*TASK INPUTS*
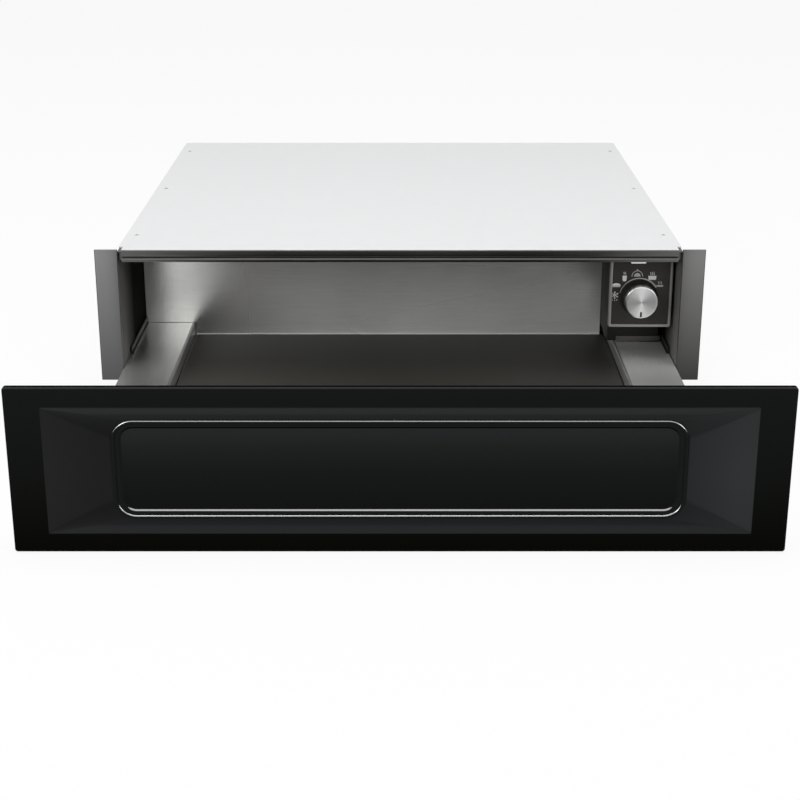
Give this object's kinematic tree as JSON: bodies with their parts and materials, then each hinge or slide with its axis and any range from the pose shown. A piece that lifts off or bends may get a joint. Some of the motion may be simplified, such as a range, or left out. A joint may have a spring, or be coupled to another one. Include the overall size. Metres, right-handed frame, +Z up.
{
  "type": "built-in warming drawer",
  "caption": "Niche-built warming drawer, open: steel housing with thermostat knob, ball-bearing slides, heated pan with mat, pressed black front panel.",
  "frame": {"origin": "middle of the underside of the housing's base, where it rests on the niche floor", "axes": "+X right seen from the front, +Y into the cabinet, +Z up; the drawer stands open towards -Y"},
  "size_m": [0.597, 0.925, 0.1415],
  "materials": {
    "enamel": "glossy black vitreous enamel",
    "housing_paint": "dark grey satin paint",
    "brushed_steel": "satin brushed",
    "galvanised_sheet": "galvanised",
    "slide_steel": "zinc plated",
    "black_paint": "matt black",
    "black_plastic": "moulded black",
    "fascia": "dark charcoal satin",
    "bezel": "satin",
    "lamp_lens": "white diffusing",
    "mat_rubber": "fine textured, brown black",
    "bumper_rubber": "soft black",
    "heater_jacket": "silicone jacket",
    "aluminium_sheet": "mill finish",
    "knob_aluminium": "turned, radial sheen",
    "brass": "satin"
  },
  "bodies": {
    "housing": {"base_pan": "galvanised_sheet", "side_panel_right": "housing_paint", "side_panel_left": "housing_paint", "rear_panel": "galvanised_sheet", "top_cover": "galvanised_sheet", "front_rail": "housing_paint", "trim_column_right": "housing_paint", "trim_column_left": "housing_paint", "heat_reflector": "aluminium_sheet", "heating_element": "heater_jacket", "thermal_cutout": "black_plastic", "connection_box": "galvanised_sheet", "terminal_block": "black_plastic", "cable_inlet": "black_plastic", "wiring_duct": "black_plastic", "control_housing": "black_plastic", "control_bezel": "bezel", "control_fascia": "fascia", "pilot_lamp_lens": "lamp_lens", "thermostat": "galvanised_sheet", "latch_housing": "black_plastic", "slide_outer_right": "slide_steel", "slide_outer_left": "slide_steel"},
    "drawer": {"front_panel": "enamel", "inner_front": "housing_paint", "closing_bumper_right": "bumper_rubber", "closing_bumper_left": "bumper_rubber", "front_bracket_right": "galvanised_sheet", "front_bracket_left": "galvanised_sheet", "drawer_pan": "brushed_steel", "nonslip_mat": "mat_rubber", "back_wall": "brushed_steel", "corner_guard": "black_paint", "side_guard_right": "black_plastic", "side_guard_left": "black_plastic", "runner_bracket_right": "galvanised_sheet", "runner_bracket_left": "galvanised_sheet", "latch_striker": "galvanised_sheet", "slide_inner_right": "slide_steel", "slide_inner_left": "slide_steel"},
    "slide_middle_right": {"slide_middle_right": "slide_steel"},
    "slide_middle_left": {"slide_middle_left": "slide_steel"},
    "ball_cage_outer_right": {"ball_cage_outer_right": "brass"},
    "ball_cage_outer_left": {"ball_cage_outer_left": "brass"},
    "ball_cage_inner_right": {"ball_cage_inner_right": "brass"},
    "ball_cage_inner_left": {"ball_cage_inner_left": "brass"},
    "knob": {"knob_cap": "knob_aluminium", "knob_body": "black_plastic", "knob_spindle": "brass"},
    "latch_plunger": {"latch_plunger": "black_plastic"}
  },
  "joints": [
    {"name": "drawer_slide", "type": "slide", "parent": "housing", "child": "drawer", "axis": [0, 1, 0], "range_m": [0, 0.353]},
    {"name": "slide_middle_right_travel", "type": "slide", "parent": "housing", "child": "slide_middle_right", "axis": [0, 1, 0], "range_m": [0, 0.1765]},
    {"name": "slide_middle_left_travel", "type": "slide", "parent": "housing", "child": "slide_middle_left", "axis": [0, 1, 0], "range_m": [0, 0.1765]},
    {"name": "ball_cage_outer_right_travel", "type": "slide", "parent": "housing", "child": "ball_cage_outer_right", "axis": [0, 1, 0], "range_m": [0, 0.08825]},
    {"name": "ball_cage_outer_left_travel", "type": "slide", "parent": "housing", "child": "ball_cage_outer_left", "axis": [0, 1, 0], "range_m": [0, 0.08825]},
    {"name": "ball_cage_inner_right_travel", "type": "slide", "parent": "housing", "child": "ball_cage_inner_right", "axis": [0, 1, 0], "range_m": [0, 0.26475]},
    {"name": "ball_cage_inner_left_travel", "type": "slide", "parent": "housing", "child": "ball_cage_inner_left", "axis": [0, 1, 0], "range_m": [0, 0.26475]},
    {"name": "knob_turn", "type": "hinge", "parent": "housing", "child": "knob", "pos_m": [0.24, -0.252, 0.084], "axis": [0, 1, 0], "range_deg": [0, 245]},
    {"name": "latch_press", "type": "slide", "parent": "housing", "child": "latch_plunger", "axis": [0, 1, 0], "range_m": [0, 0.0035], "stiffness_N_per_m": 800, "springref_m": -0.004}
  ],
  "couplings": [
    {"joint": "slide_middle_right_travel", "follows": "drawer_slide", "ratio": 0.5},
    {"joint": "slide_middle_left_travel", "follows": "drawer_slide", "ratio": 0.5},
    {"joint": "ball_cage_outer_right_travel", "follows": "drawer_slide", "ratio": 0.25},
    {"joint": "ball_cage_outer_left_travel", "follows": "drawer_slide", "ratio": 0.25},
    {"joint": "ball_cage_inner_right_travel", "follows": "drawer_slide", "ratio": 0.75},
    {"joint": "ball_cage_inner_left_travel", "follows": "drawer_slide", "ratio": 0.75}
  ]
}
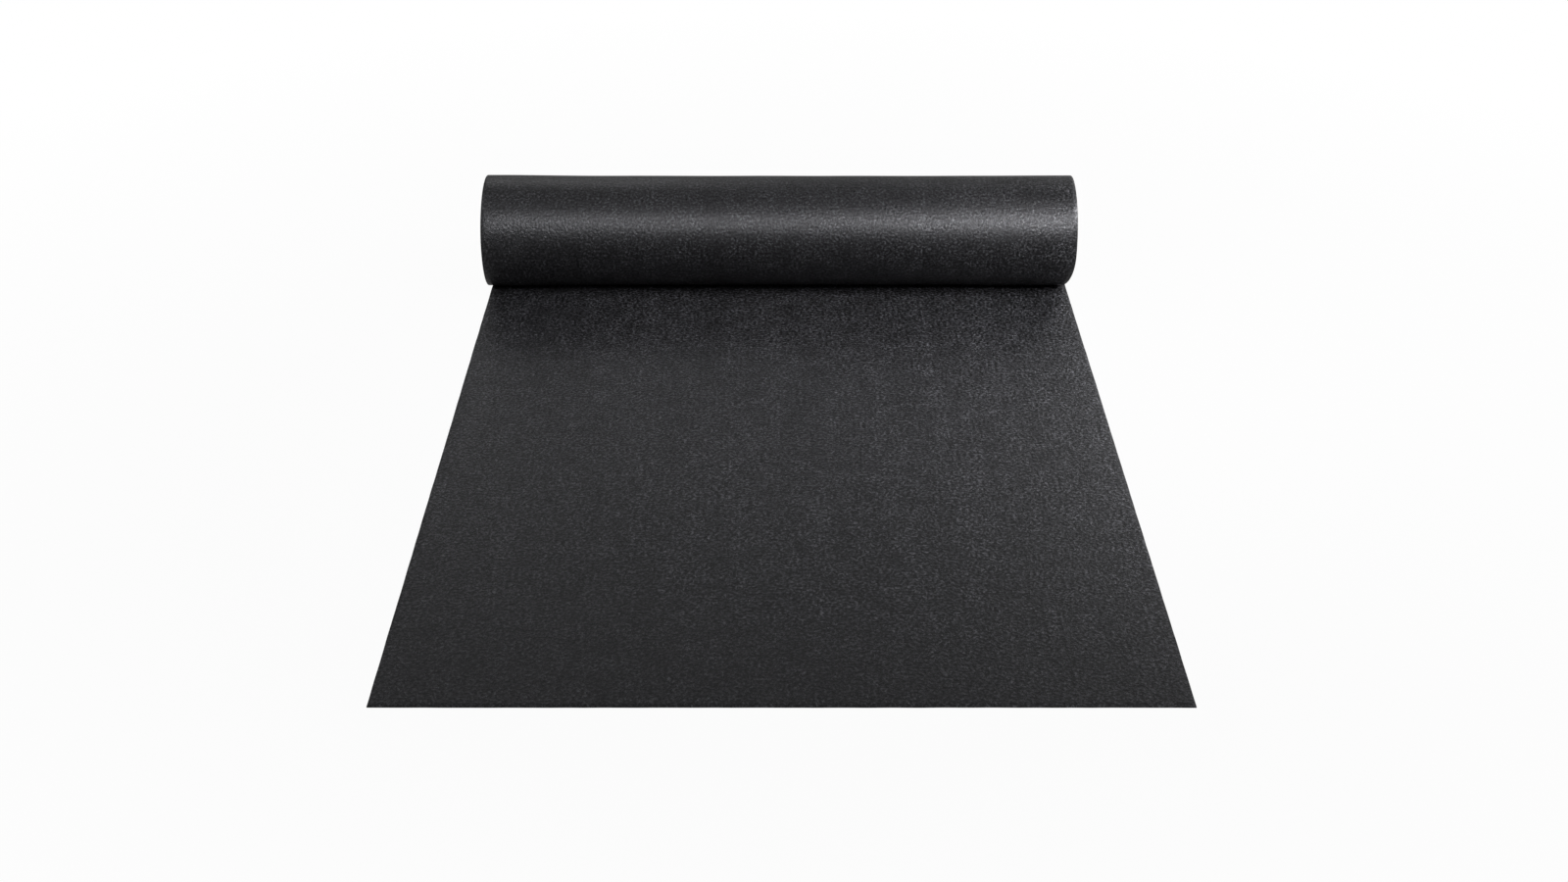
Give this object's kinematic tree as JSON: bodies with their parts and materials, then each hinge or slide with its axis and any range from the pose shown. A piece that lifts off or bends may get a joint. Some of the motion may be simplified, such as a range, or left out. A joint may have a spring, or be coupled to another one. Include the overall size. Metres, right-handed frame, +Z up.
{
  "type": "geotextile roll",
  "caption": "Partly rolled-out roll of black nonwoven geotextile. It winds in a spiral on a paperboard core and rolls along the floor as it lays or takes up its flat web.",
  "frame": {"origin": "on the floor, midway along the roll, and midway between the free end of the web and the back of the roll", "axes": "+X along the roll, +Y from the web's free end towards the roll, +Z up"},
  "size_m": [1.015, 1.3452, 0.1904],
  "materials": {
    "felt": "matte needle-punched felt",
    "board": "matte paperboard",
    "tape": "satin film"
  },
  "bodies": {
    "laid": {"laid_web": "felt"},
    "nip": {"outer_turn": "felt"},
    "roll": {"wound_web": "felt", "core_tube": "board", "start_tape": "tape"}
  },
  "joints": [
    {"name": "roll_travel", "type": "slide", "parent": "laid", "child": "nip", "axis": [0, 1, 0], "range_m": [-0.585, 0.585], "deforming": ["laid_web"]},
    {"name": "roll_turn", "type": "hinge", "parent": "nip", "child": "roll", "pos_m": [0, 0.57741, 0.09584], "axis": [1, 0, 0], "range_deg": [-360, 360]}
  ],
  "couplings": [
    {"joint": "roll_turn", "follows": "roll_travel", "rad_per_m": -10.552}
  ]
}
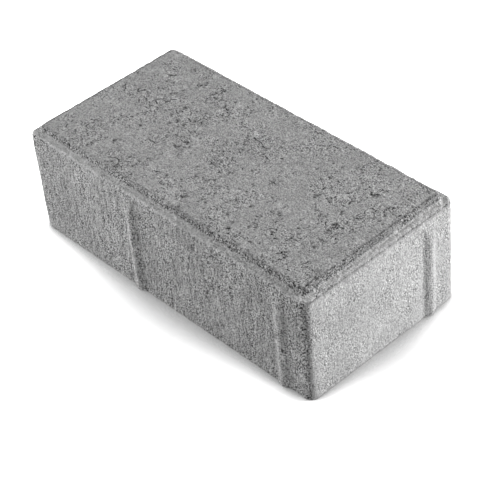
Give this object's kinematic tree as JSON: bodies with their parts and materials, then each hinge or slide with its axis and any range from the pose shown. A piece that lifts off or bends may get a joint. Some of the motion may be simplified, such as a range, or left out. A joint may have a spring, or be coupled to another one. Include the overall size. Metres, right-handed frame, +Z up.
{
  "type": "concrete paving stone",
  "caption": "Rectangular grey concrete block paver with a stepped edge round its wearing face and upright spacer ribs on its sides.",
  "frame": {"origin": "centre of the bed face, on the floor", "axes": "+X along the length, +Y across the width, +Z up to the wearing face"},
  "size_m": [0.204, 0.104, 0.065],
  "materials": {
    "concrete": "raw pressed concrete, matt, with fine sand grain, small pits and faint upright drag marks on the sides"
  },
  "bodies": {
    "root": {"paving_stone": "concrete"}
  },
  "joints": []
}
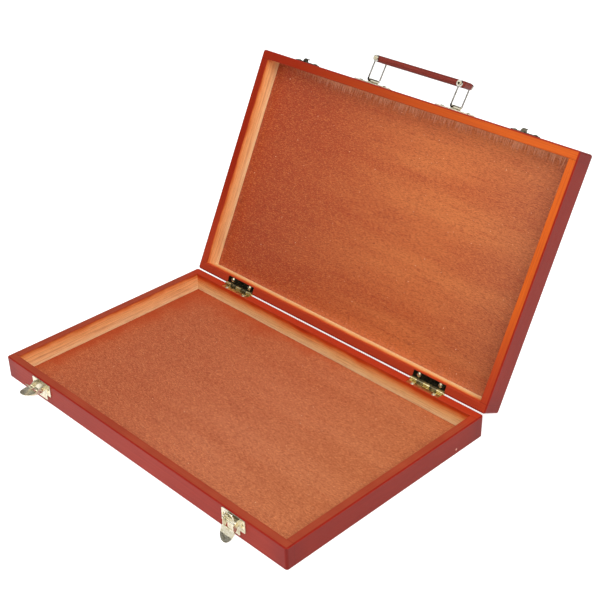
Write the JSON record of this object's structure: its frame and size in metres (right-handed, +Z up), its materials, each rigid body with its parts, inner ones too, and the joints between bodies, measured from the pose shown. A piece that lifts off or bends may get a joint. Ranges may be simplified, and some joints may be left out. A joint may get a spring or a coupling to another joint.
{
  "type": "wooden artist's carrying case",
  "caption": "Shallow hinged wooden artist's case: two equal trays, butt hinges, toggle latches with hooked keepers and a folding bar handle on wire bails.",
  "frame": {"origin": "centre of the base tray's flat underside, which rests on the table", "axes": "+X along the case's long side, -Y the front with the latches, +Z up; the lid is hinged at +Y and stored open"},
  "size_m": [0.38, 0.3942, 0.2556],
  "materials": {
    "lacquered_wood": "satin mahogany lacquer",
    "stained_plywood": "stained fine-grained plywood",
    "plated_brass": "polished pale brass plating",
    "handle_grip": "satin reddish brown"
  },
  "bodies": {
    "base": {"base_front_wall": "lacquered_wood", "base_back_wall": "lacquered_wood", "base_left_wall": "lacquered_wood", "base_right_wall": "lacquered_wood", "base_panel": "stained_plywood", "hinge_left_base_leaf": "plated_brass", "hinge_right_base_leaf": "plated_brass", "hinge_left_pin": "plated_brass", "hinge_right_pin": "plated_brass", "hinge_base_screws": "plated_brass", "latch_left_plate": "plated_brass", "latch_left_rivets": "plated_brass", "latch_right_plate": "plated_brass", "latch_right_rivets": "plated_brass", "latch_screws": "plated_brass"},
    "lid": {"lid_front_wall": "lacquered_wood", "lid_back_wall": "lacquered_wood", "lid_left_wall": "lacquered_wood", "lid_right_wall": "lacquered_wood", "lid_panel": "stained_plywood", "hinge_left_lid_leaf": "plated_brass", "hinge_right_lid_leaf": "plated_brass", "hinge_lid_screws": "plated_brass", "keeper_left": "plated_brass", "keeper_right": "plated_brass", "keeper_screws": "plated_brass", "handle_left_plate": "plated_brass", "handle_right_plate": "plated_brass", "handle_screws": "plated_brass"},
    "handle_left_bail": {"handle_left_bail": "plated_brass"},
    "handle_right_bail": {"handle_right_bail": "plated_brass"},
    "handle_grip": {"handle_grip": "handle_grip", "handle_grip_pins": "plated_brass"},
    "latch_left_lever": {"latch_left_lever": "plated_brass", "latch_left_link_pin": "plated_brass"},
    "latch_left_link": {"latch_left_link": "plated_brass"},
    "latch_right_lever": {"latch_right_lever": "plated_brass", "latch_right_link_pin": "plated_brass"},
    "latch_right_link": {"latch_right_link": "plated_brass"}
  },
  "joints": [
    {"name": "lid_hinge", "type": "hinge", "parent": "base", "child": "lid", "pos_m": [0, 0.1177, 0.0225], "axis": [1, 0, 0], "range_deg": [0, 116.7]},
    {"name": "handle_left_swing", "type": "hinge", "parent": "lid", "child": "handle_left_bail", "pos_m": [-0.05, 0.23473, 0.22982], "axis": [0, 0.8934, -0.4493], "range_deg": [-81, 71]},
    {"name": "handle_right_swing", "type": "hinge", "parent": "lid", "child": "handle_right_bail", "pos_m": [0.05, 0.23473, 0.22982], "axis": [0, 0.8934, -0.4493], "range_deg": [-81, 71]},
    {"name": "handle_grip_turn", "type": "hinge", "parent": "handle_left_bail", "child": "handle_grip", "pos_m": [-0.04815, 0.24422, 0.24869], "axis": [0, 0.8934, -0.4493], "range_deg": [-71, 81]},
    {"name": "latch_left_lever_pivot", "type": "hinge", "parent": "base", "child": "latch_left_lever", "pos_m": [-0.1325, -0.1214, 0.017], "axis": [-1, 0, 0], "range_deg": [-66, 5]},
    {"name": "latch_left_link_pivot", "type": "hinge", "parent": "latch_left_lever", "child": "latch_left_link", "pos_m": [-0.1325, -0.12361, 0.01459], "axis": [1, 0, 0], "range_deg": [-110.5, 8.83]},
    {"name": "latch_right_lever_pivot", "type": "hinge", "parent": "base", "child": "latch_right_lever", "pos_m": [0.131, -0.1214, 0.017], "axis": [-1, 0, 0], "range_deg": [0, 110]},
    {"name": "latch_right_link_pivot", "type": "hinge", "parent": "latch_right_lever", "child": "latch_right_link", "pos_m": [0.131, -0.1201, 0.014], "axis": [1, 0, 0], "range_deg": [0, 110.5]}
  ],
  "couplings": [
    {"joint": "handle_right_swing", "follows": "handle_left_swing", "ratio": 1},
    {"joint": "handle_grip_turn", "follows": "handle_left_swing", "ratio": -1},
    {"joint": "latch_left_link_pivot", "follows": "latch_left_lever_pivot", "ratio": 1.6667},
    {"joint": "latch_right_link_pivot", "follows": "latch_right_lever_pivot", "ratio": 1}
  ]
}
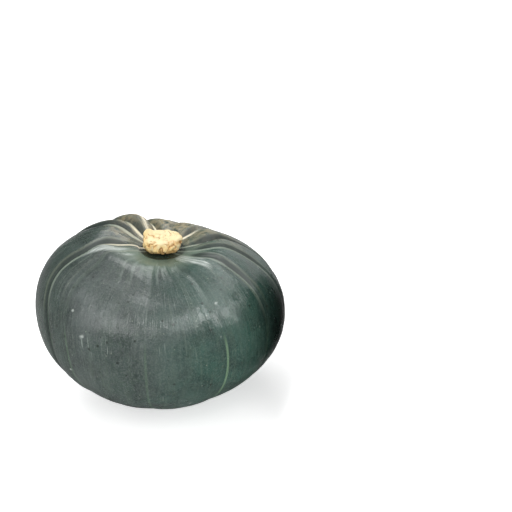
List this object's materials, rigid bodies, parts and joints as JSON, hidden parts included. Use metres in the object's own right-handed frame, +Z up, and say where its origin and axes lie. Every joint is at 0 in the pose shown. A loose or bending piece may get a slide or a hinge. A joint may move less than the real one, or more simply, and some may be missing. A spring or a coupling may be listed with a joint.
{
  "type": "kabocha squash",
  "caption": "Broad, flattened winter squash with a dark green, shallowly lobed rind that stands on a flat ring, and a corky tan stem button in its top.",
  "frame": {"origin": "middle of the base, on the plane that the fruit stands on", "axes": "+Z up through the stem, -Y towards the smooth front, +X to the right of it"},
  "size_m": [0.1688, 0.1694, 0.1151],
  "materials": {
    "rind": "waxy satin dark green rind",
    "cork": "dry, fissured tan cork"
  },
  "bodies": {
    "root": {"squash_body": "rind", "stem": "cork"}
  },
  "joints": []
}
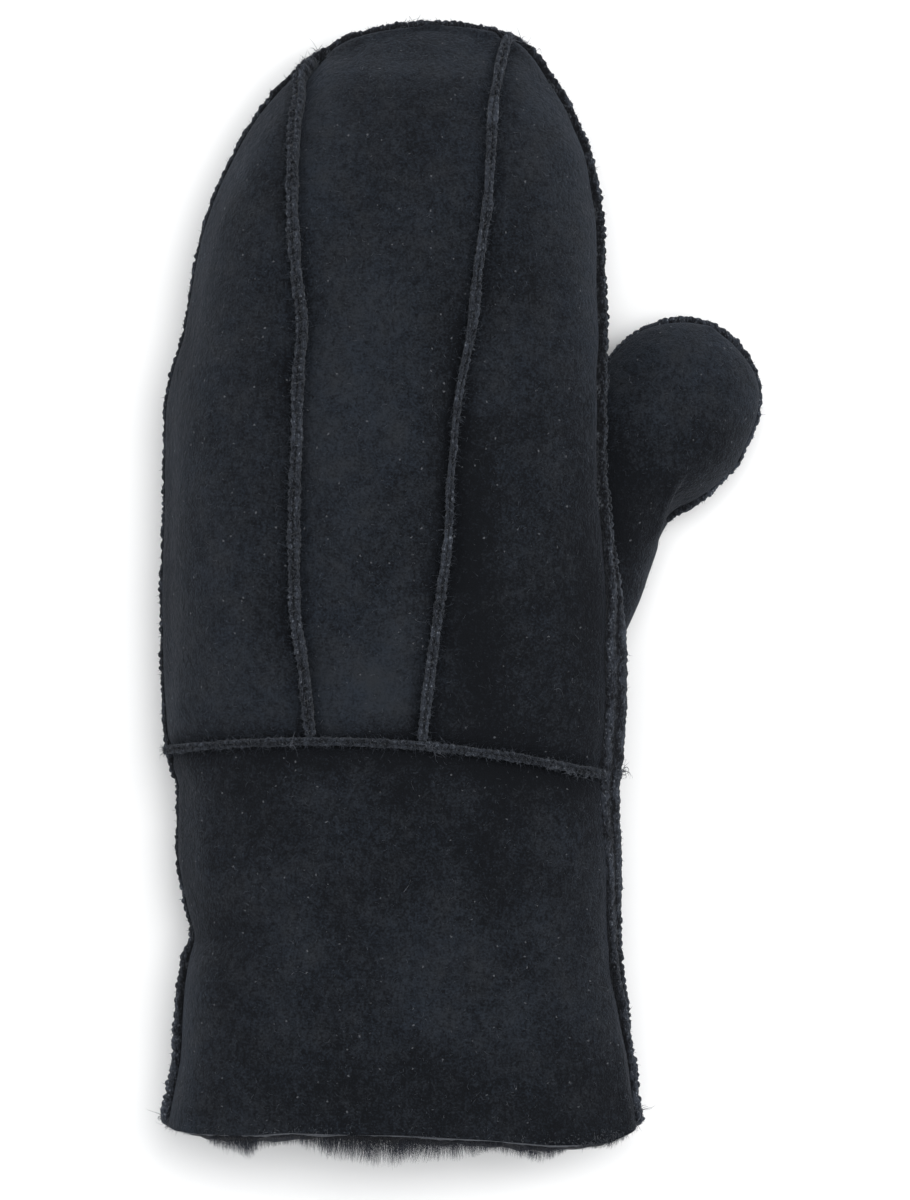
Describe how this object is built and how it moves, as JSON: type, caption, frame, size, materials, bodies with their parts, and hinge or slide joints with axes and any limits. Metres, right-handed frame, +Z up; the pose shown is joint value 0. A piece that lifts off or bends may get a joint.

*WHAT THE TASK ASKS*
State how many lines of the material contain the string "built", with no other words.

*EXPECTED ANSWER*
3